For some reason, i didn't enjoy everything about Rybka, but if Houdini holds on to a clear edge, in all aspects of the game, then i am quite happy about it.

If another program makes Houdini look bad, and shows up its weaknesses, then i would feel unsettled, until i have a clear thing.

But, i already had the feeling that Houdini is good enough, and that now i can at long last, get satifaction from its opinions on all positions i like to speculate about.

If another one goes WELL OVER that, then i would get that one instead.

But i don't enjoy the constant closeness between so many programs.
S.Taylor
Posts: 8514
Joined: Thu Mar 09, 2006 3:25 am
Location: Jerusalem Israel

Re: Houdini 3 running for the IPON

Post by S.Taylor »

Still, if you will tell me that a program is deeper and more intuitive than Houdini, even though it has a slightly lower elo, then i would need to have that one as well.

I appreciate a program risking alot to get stunning results, even if it has a weak side to it, of sometimes failing, as it may have ideas about positions, which the no.1 machine might not have, and will sometimes be right, and stunningly so.
Uri Blass
Posts: 10893
Joined: Thu Mar 09, 2006 12:37 am
Location: Tel-Aviv Israel

Re: Houdini 3 running for the IPON

Post by Uri Blass »

S.Taylor wrote:
IWB wrote:
Houdini wrote:
IWB wrote:Now it is even worse: 65Elo plus from H2 to H3!
You're supposed to say better, not worse. :lol:
Thanks for running the test, I think it was really worth the while.

Robert
No no, I ment worse!

I do not envy the success, but we had a situation like this for 5 years and this was boring! Until 2 days ago we had a No.1 with one or two strong condenders very close, that was interesting... basicaly there is now just one engine to use.

It is not your fault but I am more worried about computerchess overall.

In other words and with all respect for you and your engine and the achievement: I do not mind the No.1 (I am not one of those fanboys) but I mind the competition. If we would have a No.1 Enigne which is 200 Elo worse than yours but a competition between 5 engines I would be happy :-)

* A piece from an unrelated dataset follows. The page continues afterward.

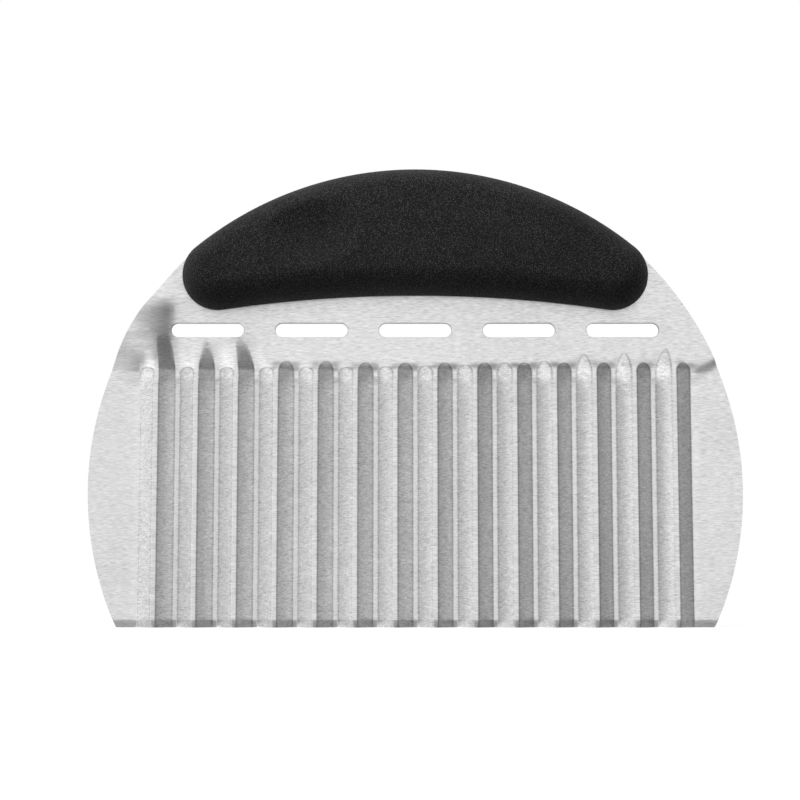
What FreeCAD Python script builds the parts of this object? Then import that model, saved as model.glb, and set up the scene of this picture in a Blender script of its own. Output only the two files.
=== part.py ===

Any congrats again, nice jump for your engine.

Bye
Ingo
I MUCH prefer there being only one engine that i would want to use.
I waited for this many years.

Then came the Rybkas and now Houdinis.

For some reason, i didn't enjoy everything about Rybka, but if Houdini holds on to a clear edge, in all aspects of the game, then i am quite happy about it.

If another program makes Houdini look bad, and shows up its weaknesses, then i would feel unsettled, until i have a clear thing.

But, i already had the feeling that Houdini is good enough, and that now i can at long last, get satifaction from its opinions on all positions i like to speculate about.

If another one goes WELL OVER that, then i would get that one instead.

But i don't enjoy the constant closeness between so many programs.
Houdini certainly has weaknesses and it is not better than everything in every type of position.

Same was for rybka
If people think that there is basically only one engine to use only because that engine get at least 60% against everything then they are clearly wrong.